===== RECORDED INFORMATION =====

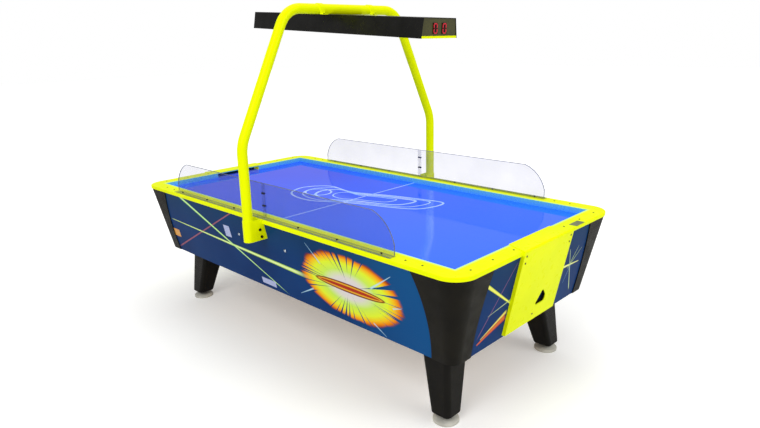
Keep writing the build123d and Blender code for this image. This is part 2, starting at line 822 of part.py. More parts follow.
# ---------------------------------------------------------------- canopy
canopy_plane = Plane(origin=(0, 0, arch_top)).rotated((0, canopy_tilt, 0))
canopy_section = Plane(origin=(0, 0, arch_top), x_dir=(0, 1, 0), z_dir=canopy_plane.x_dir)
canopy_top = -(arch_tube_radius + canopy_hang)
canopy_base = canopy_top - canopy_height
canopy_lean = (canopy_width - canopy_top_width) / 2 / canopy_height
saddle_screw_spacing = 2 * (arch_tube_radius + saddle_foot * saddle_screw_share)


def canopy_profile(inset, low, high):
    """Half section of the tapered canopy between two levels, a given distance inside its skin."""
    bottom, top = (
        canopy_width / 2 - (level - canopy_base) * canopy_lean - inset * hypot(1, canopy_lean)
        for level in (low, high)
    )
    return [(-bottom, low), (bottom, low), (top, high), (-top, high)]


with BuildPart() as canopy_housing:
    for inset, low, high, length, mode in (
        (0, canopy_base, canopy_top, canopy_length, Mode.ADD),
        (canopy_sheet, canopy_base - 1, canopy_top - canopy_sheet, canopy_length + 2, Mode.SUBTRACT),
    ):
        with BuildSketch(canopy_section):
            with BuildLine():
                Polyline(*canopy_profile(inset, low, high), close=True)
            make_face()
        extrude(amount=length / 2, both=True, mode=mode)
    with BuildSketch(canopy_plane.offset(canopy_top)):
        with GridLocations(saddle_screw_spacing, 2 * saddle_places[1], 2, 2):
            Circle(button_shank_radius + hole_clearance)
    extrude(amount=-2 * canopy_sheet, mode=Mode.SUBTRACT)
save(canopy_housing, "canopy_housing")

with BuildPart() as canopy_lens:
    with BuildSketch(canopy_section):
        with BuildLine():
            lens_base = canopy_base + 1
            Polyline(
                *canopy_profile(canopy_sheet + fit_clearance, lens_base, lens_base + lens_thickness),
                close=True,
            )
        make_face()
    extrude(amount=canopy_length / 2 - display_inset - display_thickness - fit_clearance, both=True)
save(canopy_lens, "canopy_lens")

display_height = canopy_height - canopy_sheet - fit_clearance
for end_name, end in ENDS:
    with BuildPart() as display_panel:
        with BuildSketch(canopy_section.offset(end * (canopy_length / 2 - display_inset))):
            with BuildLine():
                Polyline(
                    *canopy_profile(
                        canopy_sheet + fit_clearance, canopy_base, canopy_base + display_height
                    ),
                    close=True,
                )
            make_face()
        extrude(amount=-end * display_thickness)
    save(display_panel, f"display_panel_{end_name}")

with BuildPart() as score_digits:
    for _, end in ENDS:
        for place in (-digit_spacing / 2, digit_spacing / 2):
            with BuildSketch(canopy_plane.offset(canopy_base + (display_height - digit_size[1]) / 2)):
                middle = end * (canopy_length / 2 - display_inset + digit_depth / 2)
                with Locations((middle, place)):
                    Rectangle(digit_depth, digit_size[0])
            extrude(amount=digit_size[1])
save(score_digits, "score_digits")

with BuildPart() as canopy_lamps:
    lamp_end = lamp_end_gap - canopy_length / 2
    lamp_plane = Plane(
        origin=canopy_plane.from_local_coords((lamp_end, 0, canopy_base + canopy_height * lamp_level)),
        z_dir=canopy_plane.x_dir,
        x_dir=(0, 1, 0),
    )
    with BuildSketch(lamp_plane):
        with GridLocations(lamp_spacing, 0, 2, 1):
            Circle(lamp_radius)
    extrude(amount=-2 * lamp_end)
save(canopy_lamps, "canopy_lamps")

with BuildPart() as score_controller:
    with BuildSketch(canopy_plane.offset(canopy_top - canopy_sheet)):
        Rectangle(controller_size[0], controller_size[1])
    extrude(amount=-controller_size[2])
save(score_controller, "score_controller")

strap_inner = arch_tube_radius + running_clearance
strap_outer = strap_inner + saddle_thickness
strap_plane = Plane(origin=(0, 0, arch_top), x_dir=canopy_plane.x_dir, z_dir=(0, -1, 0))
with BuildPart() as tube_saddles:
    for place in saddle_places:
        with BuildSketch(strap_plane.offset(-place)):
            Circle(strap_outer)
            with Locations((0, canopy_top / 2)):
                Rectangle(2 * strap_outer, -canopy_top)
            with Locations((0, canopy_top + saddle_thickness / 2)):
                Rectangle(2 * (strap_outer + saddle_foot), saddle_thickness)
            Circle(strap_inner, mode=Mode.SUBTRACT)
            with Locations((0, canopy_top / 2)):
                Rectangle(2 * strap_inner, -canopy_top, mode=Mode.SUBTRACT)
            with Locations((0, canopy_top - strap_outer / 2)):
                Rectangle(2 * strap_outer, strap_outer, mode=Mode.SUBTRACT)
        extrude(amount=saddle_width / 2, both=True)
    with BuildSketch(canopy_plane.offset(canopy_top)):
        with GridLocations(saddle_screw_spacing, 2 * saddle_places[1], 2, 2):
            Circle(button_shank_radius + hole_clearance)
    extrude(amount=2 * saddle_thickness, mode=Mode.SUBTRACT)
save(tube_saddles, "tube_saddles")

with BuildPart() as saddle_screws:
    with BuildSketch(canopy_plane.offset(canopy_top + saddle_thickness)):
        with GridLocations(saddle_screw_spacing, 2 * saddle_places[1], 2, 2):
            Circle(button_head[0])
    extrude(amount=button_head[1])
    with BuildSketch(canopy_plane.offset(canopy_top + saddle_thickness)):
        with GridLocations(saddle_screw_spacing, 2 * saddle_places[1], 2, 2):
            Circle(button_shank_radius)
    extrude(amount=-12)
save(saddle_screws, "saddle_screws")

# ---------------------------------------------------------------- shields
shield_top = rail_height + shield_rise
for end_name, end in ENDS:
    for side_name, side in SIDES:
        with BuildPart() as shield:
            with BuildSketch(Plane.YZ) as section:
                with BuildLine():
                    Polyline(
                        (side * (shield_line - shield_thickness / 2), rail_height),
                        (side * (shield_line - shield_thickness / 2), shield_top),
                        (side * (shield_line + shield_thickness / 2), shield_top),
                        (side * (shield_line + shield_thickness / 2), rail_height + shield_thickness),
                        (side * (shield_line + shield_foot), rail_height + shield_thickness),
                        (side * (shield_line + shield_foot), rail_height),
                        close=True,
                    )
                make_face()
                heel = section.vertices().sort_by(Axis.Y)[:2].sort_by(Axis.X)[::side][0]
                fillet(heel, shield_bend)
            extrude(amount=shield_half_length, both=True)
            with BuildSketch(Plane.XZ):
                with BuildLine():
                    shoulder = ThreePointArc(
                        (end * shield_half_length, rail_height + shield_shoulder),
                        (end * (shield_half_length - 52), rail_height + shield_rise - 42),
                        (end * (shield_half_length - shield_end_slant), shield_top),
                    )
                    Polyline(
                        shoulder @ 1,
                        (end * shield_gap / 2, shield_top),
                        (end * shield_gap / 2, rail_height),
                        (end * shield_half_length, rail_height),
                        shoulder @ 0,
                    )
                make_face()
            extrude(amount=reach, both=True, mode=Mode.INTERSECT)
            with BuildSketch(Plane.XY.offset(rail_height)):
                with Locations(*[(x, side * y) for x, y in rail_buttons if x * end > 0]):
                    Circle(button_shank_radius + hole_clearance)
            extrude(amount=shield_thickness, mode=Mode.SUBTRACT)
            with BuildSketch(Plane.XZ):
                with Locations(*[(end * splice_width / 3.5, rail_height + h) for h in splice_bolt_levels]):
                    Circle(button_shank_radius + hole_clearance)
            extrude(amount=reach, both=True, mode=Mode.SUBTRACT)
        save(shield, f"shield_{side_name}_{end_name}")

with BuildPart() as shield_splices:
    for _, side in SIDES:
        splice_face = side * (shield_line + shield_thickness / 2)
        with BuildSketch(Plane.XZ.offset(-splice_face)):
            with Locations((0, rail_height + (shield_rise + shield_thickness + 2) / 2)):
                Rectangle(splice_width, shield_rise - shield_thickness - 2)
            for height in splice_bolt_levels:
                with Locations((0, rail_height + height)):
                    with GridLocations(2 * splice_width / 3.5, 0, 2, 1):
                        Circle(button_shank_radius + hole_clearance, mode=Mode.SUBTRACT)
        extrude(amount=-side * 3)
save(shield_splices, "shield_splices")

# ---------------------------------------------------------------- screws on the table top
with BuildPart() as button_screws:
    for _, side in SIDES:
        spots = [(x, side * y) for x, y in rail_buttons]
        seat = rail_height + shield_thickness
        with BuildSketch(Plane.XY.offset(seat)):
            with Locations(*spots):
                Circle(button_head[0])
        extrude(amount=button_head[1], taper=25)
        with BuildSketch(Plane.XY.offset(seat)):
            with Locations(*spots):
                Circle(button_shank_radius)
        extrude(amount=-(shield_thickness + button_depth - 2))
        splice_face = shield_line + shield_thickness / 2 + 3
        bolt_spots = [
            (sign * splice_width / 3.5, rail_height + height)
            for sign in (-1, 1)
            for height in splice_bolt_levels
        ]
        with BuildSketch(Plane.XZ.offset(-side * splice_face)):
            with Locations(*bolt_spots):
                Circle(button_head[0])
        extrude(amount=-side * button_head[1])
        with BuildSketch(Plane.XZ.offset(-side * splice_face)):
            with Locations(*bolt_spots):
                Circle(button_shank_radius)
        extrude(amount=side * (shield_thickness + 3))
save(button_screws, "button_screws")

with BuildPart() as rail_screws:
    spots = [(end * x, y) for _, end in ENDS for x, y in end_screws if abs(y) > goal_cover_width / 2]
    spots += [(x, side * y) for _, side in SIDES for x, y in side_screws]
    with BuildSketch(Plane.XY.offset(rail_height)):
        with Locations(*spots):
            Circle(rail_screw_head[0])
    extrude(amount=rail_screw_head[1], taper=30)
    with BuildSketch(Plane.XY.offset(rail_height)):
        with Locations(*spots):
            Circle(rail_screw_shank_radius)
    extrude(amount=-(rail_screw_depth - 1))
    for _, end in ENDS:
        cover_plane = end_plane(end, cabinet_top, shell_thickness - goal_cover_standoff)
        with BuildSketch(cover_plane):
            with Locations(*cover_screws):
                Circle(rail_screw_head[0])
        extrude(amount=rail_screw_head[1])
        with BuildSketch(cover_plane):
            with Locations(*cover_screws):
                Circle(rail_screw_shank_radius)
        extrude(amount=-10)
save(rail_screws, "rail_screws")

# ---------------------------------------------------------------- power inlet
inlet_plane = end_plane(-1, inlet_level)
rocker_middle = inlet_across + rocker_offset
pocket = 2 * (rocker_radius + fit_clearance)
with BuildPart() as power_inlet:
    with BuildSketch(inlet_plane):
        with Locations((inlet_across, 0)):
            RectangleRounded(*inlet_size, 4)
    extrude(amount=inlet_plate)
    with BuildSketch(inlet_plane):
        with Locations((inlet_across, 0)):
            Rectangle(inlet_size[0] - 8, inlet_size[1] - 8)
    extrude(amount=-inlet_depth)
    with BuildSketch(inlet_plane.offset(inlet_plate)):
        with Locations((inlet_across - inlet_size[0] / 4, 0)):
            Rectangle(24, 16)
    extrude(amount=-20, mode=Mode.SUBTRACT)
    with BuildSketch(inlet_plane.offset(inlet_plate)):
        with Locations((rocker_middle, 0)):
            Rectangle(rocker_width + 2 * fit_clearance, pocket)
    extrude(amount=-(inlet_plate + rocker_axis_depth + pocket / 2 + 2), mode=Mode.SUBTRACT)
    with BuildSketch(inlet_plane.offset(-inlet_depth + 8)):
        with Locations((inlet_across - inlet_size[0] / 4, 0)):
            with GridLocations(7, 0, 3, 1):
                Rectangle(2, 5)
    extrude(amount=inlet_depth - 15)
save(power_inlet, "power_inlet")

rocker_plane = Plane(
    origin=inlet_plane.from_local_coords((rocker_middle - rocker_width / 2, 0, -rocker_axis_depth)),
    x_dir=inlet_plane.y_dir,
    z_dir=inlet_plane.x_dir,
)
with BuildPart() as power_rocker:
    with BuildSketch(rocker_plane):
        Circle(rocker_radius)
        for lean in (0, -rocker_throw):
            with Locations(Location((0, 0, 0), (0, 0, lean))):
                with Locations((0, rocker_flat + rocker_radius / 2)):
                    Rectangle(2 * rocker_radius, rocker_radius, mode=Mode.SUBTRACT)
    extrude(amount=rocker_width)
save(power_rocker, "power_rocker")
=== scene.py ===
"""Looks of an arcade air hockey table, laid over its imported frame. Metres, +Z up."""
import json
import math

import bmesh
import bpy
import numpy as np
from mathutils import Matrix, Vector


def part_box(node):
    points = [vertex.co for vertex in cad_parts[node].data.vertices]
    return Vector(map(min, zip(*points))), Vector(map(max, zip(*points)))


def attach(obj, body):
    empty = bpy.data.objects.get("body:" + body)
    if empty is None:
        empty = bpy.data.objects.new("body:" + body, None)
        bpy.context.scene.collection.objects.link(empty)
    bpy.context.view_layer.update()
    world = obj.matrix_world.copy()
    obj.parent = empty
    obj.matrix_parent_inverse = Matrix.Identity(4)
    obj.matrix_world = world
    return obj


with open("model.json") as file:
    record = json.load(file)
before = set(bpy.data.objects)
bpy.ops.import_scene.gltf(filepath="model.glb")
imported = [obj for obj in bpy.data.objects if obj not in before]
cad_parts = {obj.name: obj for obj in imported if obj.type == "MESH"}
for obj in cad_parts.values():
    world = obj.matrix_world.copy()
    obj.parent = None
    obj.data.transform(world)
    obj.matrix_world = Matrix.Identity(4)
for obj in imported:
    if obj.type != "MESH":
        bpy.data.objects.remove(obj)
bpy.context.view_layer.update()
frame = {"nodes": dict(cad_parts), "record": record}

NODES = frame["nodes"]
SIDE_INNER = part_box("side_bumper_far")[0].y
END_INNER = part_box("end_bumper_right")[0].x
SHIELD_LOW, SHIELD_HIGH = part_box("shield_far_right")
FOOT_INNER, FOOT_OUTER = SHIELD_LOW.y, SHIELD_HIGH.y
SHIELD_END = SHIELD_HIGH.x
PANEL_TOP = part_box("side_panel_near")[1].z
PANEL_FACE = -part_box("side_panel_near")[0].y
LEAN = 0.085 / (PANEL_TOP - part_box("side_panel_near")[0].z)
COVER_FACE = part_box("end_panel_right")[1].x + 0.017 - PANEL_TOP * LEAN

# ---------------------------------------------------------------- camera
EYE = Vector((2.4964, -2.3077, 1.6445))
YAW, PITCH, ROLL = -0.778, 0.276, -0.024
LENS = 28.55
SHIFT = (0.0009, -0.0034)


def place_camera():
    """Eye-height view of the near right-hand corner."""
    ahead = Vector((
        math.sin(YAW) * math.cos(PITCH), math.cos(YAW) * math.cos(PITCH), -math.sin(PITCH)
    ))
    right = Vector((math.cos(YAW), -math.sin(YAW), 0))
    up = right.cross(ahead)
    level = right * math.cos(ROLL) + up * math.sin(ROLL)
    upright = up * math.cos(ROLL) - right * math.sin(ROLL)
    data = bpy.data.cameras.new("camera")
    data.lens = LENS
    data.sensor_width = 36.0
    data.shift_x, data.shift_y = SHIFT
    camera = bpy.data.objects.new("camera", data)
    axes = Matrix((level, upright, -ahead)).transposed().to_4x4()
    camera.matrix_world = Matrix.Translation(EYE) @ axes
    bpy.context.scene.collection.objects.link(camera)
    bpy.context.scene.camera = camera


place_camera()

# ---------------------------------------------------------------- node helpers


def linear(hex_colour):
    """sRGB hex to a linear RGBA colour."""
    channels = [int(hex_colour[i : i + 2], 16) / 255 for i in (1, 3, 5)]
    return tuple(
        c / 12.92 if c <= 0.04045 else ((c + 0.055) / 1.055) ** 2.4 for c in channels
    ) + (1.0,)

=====

> **YOUR GOAL**: Can you repeat, word for word, every line above from the one containing "for lean in" down to the one containing "from mathutils import Matrix, Vector", including both?

> **TASK OUTPUT**:
        for lean in (0, -rocker_throw):
            with Locations(Location((0, 0, 0), (0, 0, lean))):
                with Locations((0, rocker_flat + rocker_radius / 2)):
                    Rectangle(2 * rocker_radius, rocker_radius, mode=Mode.SUBTRACT)
    extrude(amount=rocker_width)
save(power_rocker, "power_rocker")
=== scene.py ===
"""Looks of an arcade air hockey table, laid over its imported frame. Metres, +Z up."""
import json
import math

import bmesh
import bpy
import numpy as np
from mathutils import Matrix, Vector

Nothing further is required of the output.